# PROBLEM STATEMENT
Reproduce, please, only the lines from the first line below to the line containing "wasm.setup();", inclusive.

# DATA LINES
^^^^^^^^
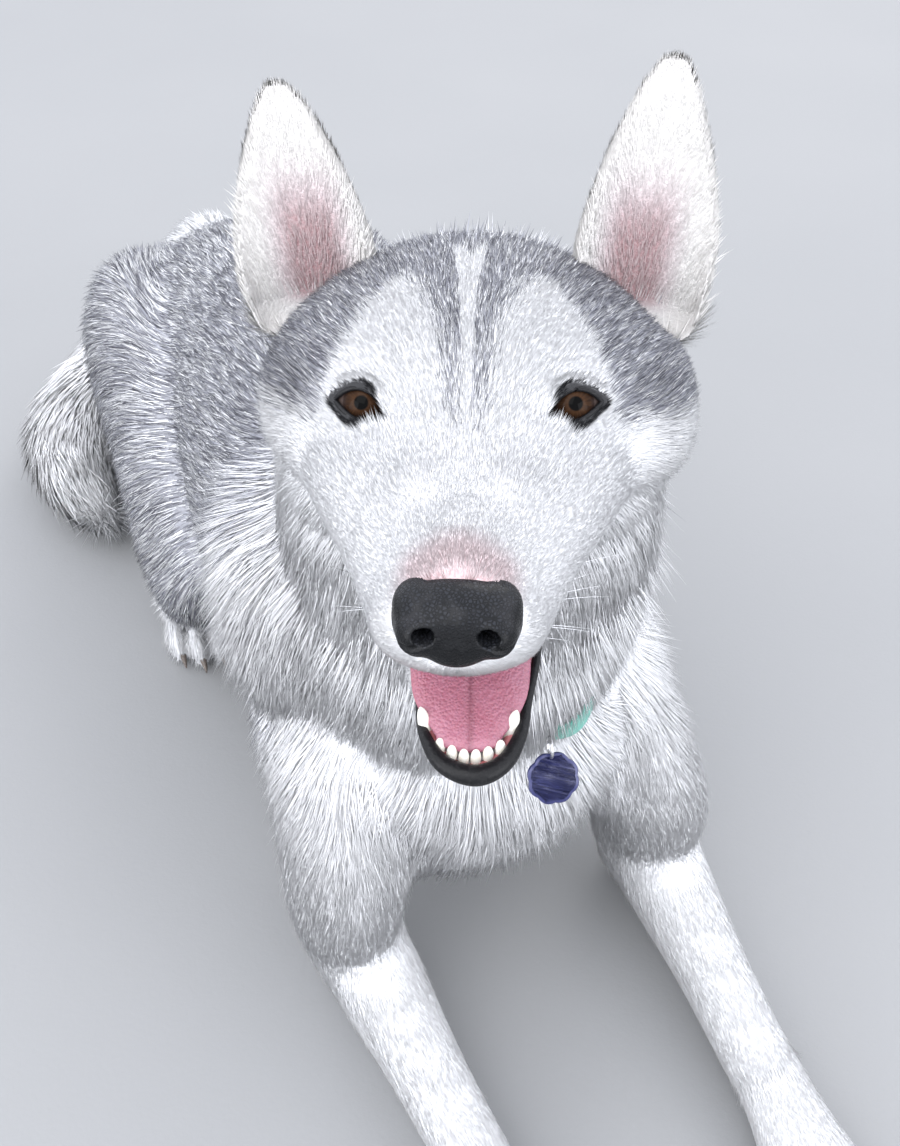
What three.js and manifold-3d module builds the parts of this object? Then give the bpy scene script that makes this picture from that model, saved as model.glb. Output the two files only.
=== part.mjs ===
// A life-size siberian husky lying on the floor with its forelegs stretched out, its head raised
// and turned, its mouth open and its tail curled round its right haunch.
// Millimetres, +Z up. The dog faces -Y, so its own left is on +X. Sizes are out to the tips of the coat.
import * as THREE from "three";
import { mergeVertices } from "three/addons/utils/BufferGeometryUtils.js";
import Module from "manifold-3d";

const wasm = await Module();
wasm.setup();

// Driving sizes of the dog, in its coat.
const TRUNK_LENGTH = 590;
const CHEST_DEPTH = 312;
const CHEST_WIDTH = 214;
const TRUNK_TURN = 21;
const HEAD_WIDTH = 156;
const HEAD_LIFT = 13;
const HEAD_TURN = 2.5;
const EYE_HEIGHT = 460;
const EYE_SPREAD = 34;
const EYE_RADIUS = 11.5;
const EAR_LENGTH = 77;
const EAR_WIDTH = 54;
const MUZZLE_WIDTH = 56;
const NOSE_WIDTH = 37;
const TAIL_BRUSH = 46;
const NECK_WIDTH = 176;
const GAP = 0.35;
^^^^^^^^
# WORKED SOLUTION
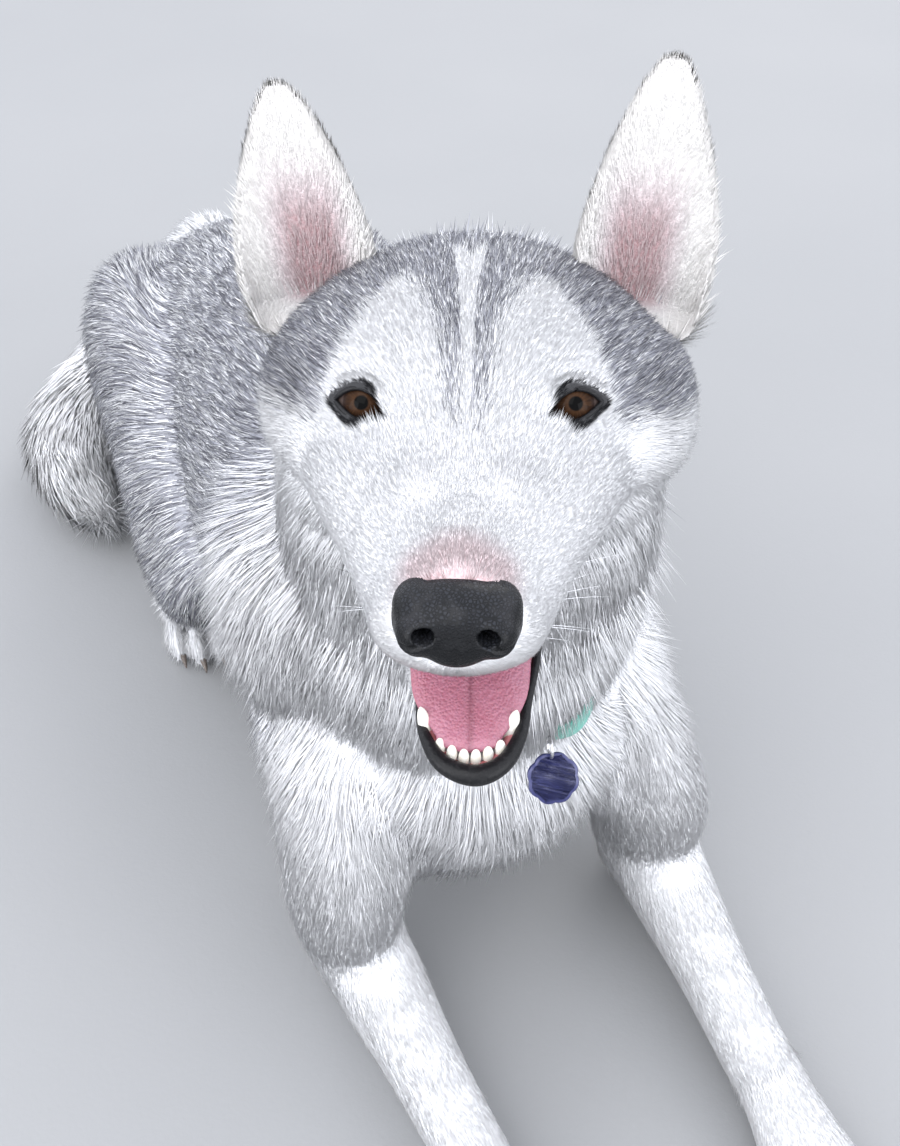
What three.js and manifold-3d module builds the parts of this object? Then give the bpy scene script that makes this picture from that model, saved as model.glb. Output the two files only.
=== part.mjs ===
// A life-size siberian husky lying on the floor with its forelegs stretched out, its head raised
// and turned, its mouth open and its tail curled round its right haunch.
// Millimetres, +Z up. The dog faces -Y, so its own left is on +X. Sizes are out to the tips of the coat.
import * as THREE from "three";
import { mergeVertices } from "three/addons/utils/BufferGeometryUtils.js";
import Module from "manifold-3d";

const wasm = await Module();
wasm.setup();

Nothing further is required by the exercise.